__TO BE DONE__
Print, exactly as they stand, the lines from the start of the listing to the line containing "return polygon([(r *", inclusive.

Begin

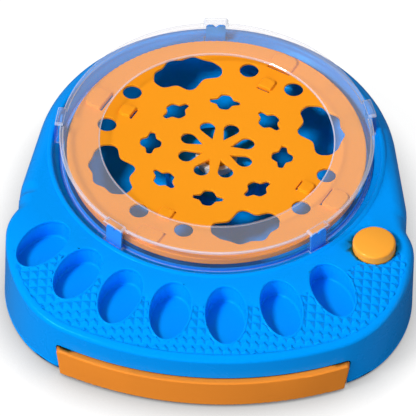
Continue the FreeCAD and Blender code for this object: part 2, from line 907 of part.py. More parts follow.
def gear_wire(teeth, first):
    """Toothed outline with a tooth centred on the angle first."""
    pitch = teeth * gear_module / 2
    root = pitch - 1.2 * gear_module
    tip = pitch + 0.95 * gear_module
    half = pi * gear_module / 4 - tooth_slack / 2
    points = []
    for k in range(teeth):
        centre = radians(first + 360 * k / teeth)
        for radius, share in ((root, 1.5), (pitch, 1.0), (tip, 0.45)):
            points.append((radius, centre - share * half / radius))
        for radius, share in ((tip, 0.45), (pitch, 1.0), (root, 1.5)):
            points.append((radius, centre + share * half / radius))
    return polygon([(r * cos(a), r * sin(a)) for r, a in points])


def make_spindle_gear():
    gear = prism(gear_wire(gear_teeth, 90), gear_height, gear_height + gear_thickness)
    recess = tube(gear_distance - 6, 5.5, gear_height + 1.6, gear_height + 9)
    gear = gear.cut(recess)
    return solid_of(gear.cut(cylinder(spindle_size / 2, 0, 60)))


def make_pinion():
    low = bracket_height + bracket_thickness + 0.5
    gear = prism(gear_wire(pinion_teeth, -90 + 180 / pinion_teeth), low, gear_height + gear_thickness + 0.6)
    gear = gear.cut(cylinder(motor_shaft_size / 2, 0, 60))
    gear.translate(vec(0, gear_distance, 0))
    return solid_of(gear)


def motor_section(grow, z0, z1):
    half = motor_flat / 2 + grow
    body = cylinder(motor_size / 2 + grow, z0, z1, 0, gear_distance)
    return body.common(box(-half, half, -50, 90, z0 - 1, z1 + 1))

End

__CORRECT ANSWER__
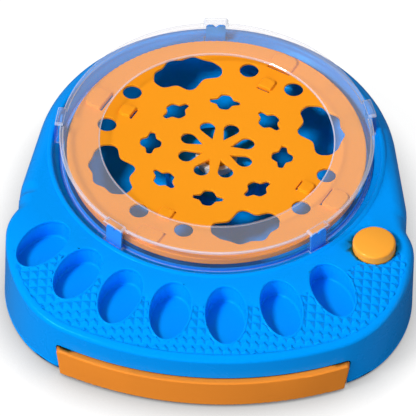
Continue the FreeCAD and Blender code for this object: part 2, from line 907 of part.py. More parts follow.
def gear_wire(teeth, first):
    """Toothed outline with a tooth centred on the angle first."""
    pitch = teeth * gear_module / 2
    root = pitch - 1.2 * gear_module
    tip = pitch + 0.95 * gear_module
    half = pi * gear_module / 4 - tooth_slack / 2
    points = []
    for k in range(teeth):
        centre = radians(first + 360 * k / teeth)
        for radius, share in ((root, 1.5), (pitch, 1.0), (tip, 0.45)):
            points.append((radius, centre - share * half / radius))
        for radius, share in ((tip, 0.45), (pitch, 1.0), (root, 1.5)):
            points.append((radius, centre + share * half / radius))
    return polygon([(r * cos(a), r * sin(a)) for r, a in points])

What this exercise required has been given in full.